Alors, tantôt possédante comme le signifie son prénom Malika, tantôt possédée selon l’autre prénom Malaïka, la narratrice aux prénoms variables ne cesse de courir après une vérité qu’elle ne parviendra jamais à saisir alors même que sa débordante imagination la pressent.

Ainsi, malgré son obstination, elle ne peut empêcher que cette quête jamais aboutie, définitivement vouée à se replier sur elle-même, que cette quête, donc, se transforme en une errance …qui la fera solidaire de tous ces autres êtres en errance, recluses et reclus dans cette bâtisse pour laissées-pour-compte dont la société ne veut plus entendre parler et qui, pour continuer à vivre, sont à jamais établies dans un monde où « Mémoire. Histoire. Souvenirs » règnent en maîtres absolus.

Si, dans ses pérégrinations, il lui arrive d’ observer des haltes, c’est pour mieux saisir, absorber et raconter celles de ses semblables, faites d’exils forcés et de misères, de volontés de lutte et d’issues dérisoires, de beautés absolues et de chutes sans fin.

Les cloisons des chambres collectives dessinent un espace peuplé d’êtres précaires, de femmes exclues des normes et de la normalité, mais toutes habitées par cette soif inassouvie de justice.
Les murs de la bâtisse érigée dans un passé colonial sont imposants : ils signifient aujourd’hui encore la projection des grandiloquents désirs de solidité, de puissance et d’éternité qui ont animé leur maîtres.

Ils continuent d’évoquer cette puissance du plus fort qui semble échapper aux coups de boutoirs du temps qui passe, symbolisant la loi dans ce qu’elle a de rigide, de rectiligne et d’implacable.

Mais paradoxalement, ce ne sont pas ces murs qui emprisonnent.
En témoignent les va-et-vient furtifs et incessants de la population reléguée dans ce lieu carcéral et pourtant toujours ouvert à tous les vents ...
Les vrais murs sont ailleurs.
La prison est intérieure, elle est en soi. Prison aux murs érigés sur des blessures symboliques, celles dont on ne se relève pas …

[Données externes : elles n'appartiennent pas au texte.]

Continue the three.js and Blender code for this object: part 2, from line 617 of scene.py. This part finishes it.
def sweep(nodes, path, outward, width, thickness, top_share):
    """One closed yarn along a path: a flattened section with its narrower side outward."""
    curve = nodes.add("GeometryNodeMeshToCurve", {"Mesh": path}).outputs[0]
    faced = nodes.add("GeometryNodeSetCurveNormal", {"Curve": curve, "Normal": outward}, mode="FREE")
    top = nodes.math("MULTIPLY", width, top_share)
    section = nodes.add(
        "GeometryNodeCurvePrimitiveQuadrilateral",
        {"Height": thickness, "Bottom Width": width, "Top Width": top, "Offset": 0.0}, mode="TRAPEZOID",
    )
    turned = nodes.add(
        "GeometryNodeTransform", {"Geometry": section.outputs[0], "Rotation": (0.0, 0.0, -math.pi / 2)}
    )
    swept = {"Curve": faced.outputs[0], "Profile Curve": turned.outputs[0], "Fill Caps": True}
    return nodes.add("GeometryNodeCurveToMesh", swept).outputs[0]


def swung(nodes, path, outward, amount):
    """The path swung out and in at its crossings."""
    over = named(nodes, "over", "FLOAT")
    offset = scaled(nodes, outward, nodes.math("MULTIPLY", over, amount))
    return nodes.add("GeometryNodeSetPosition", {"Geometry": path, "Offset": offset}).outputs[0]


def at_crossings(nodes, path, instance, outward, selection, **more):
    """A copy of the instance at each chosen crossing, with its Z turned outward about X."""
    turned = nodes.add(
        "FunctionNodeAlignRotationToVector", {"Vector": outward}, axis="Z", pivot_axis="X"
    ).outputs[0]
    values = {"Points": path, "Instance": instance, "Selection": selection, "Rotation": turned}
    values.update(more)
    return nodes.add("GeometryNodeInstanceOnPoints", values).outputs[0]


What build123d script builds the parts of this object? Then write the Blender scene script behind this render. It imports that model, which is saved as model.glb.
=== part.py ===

Et pourtant les velléités persistent même si elles sont dérisoires. Les habitantes de cette pension de laissées-pour-compte ne se résignent pas à leur sort : reconquête d’un prénom escamoté, d’une beauté passée, d’une histoire d’amour de jeunesse qui les a perdues pour toujours…

C’est alors que les récits se fraient leur voie. Ils emprutent la voix, et la plume, de la narratrice qui , elle-même, est confrontée au destin de marginale et d’exclue. Et, portés par son écriture, ces récits imposent leur réalité et leur existence. Ils ôtent de force le voile jeté sur les non-dits d’une société qui cherche à tout prix à préserver le paraître, au détriment de l’être.

Manière d’échapper au dictat d’un monde qui ne fait de place qu’à la femme silencieuse, soumise au monde d’ hommes, et de femmes assujetties à des normes sociales qui banalisent l’hypocrisie et l’injustice.

Dans Cette fille-là, le regard sur soi apparaît comme indissociable d’un regard sur les autres.
De là surgit la compassion pour les blessures, les stigmates, les souffrances des autres . Et une générosité sans limites irradie tous ces récits éclatés dans un mouvement de fugue , mot à prendre ici dans un double sens. Celui des infatigables échappées de la narratrice et celui d’un principe de composition romanesque, selon cette définition qu’elle-même inscrit dans son propre texte :
Fugue : mot emprunté à l’italien "fuga", motif musical dont les parties semblent se disperser en différentes voix.